Now, what about a psychological naturist? Why do I focus on the psychology of naturism? To be honest, Psychology had nothing to do with naturism for me back in the eighties and nineties when I was adding yet another degree to my CV. As an educator, I often found myself counselling some of my students. Most teachers find themselves cast into the role of untrained counsellors, so that wasn’t something strange. However, I didn’t want to just wing it based on intuition. Of course, nothing studied at the university or in follow up courses at training institutes or in other certificate programs had anything about naturism as a healing strategy. But, on consideration of our collective society, this wasn’t something too surprising. Even today, though many are now trying to normalise naturism, mainstream psychology keeps a healthy distant from its dubious past. So why do I combine psychology and naturism? Is it just about me and trying to justify who I am?
Good questions, but the most important question that is hounding me at present is “Why not just give up this whole nudity thing and make your life so much easier?” So why don’t I? Why don’t I just delete the nude photos in my archives and all my social media presence as a naturist? Why does this blog site even exist? What’s the point? I mean, it would make my partner’s life that much easier and that has to count for something. As well, it would remove some stress on my neighbours who have to put up with occasional sightings of the naked old man. They are lovely people but I am informed that it does cause them stress. If I could somehow morph into a different person who is content with wearing clothing and being more sociable, I would likely have a friend or two.
I don’t have friends in my face-to-face world. I don’t remember ever having friends that I could call real friends. I wasn’t even friends with myself. I am friendly and smile and speak gently with no put downs of others. I am a nice guy. It was my survival strategy as a child that has continued to the present. The “me” I keep hidden from others is still there, buried beneath whatever role or circumstance of life that presents itself. In the world of naturism, in a naturist venue, it gets easier for me. I often imagine that I might even have a friend if I only stayed in one place long enough. A week or less doesn’t cut it. In the world of social media, it is a different story – at least I think so. I have friends.

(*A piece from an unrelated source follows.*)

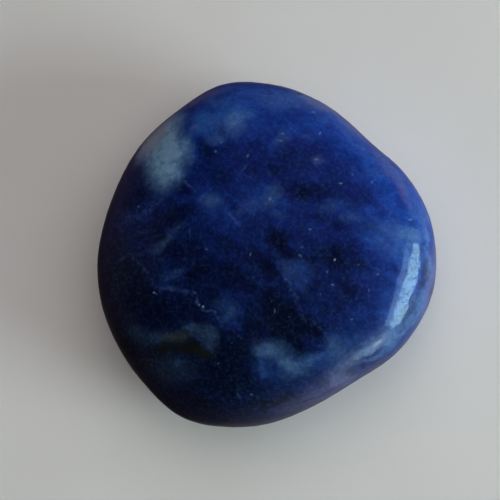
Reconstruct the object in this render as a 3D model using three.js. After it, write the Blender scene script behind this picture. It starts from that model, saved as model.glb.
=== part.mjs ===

Perhaps they are real friends, perhaps not. But friends or no friends isn’t the issue. The issue is whether or not I can, should, or could give up the world of naturism to live a more peaceful life.
My answer to this is a poem, Do Not Go Gentle Into That Good Night. Is this the supreme act of selfishness when family, friends, neighbours, and my significant other need something different from me? Feel free to offer your answers.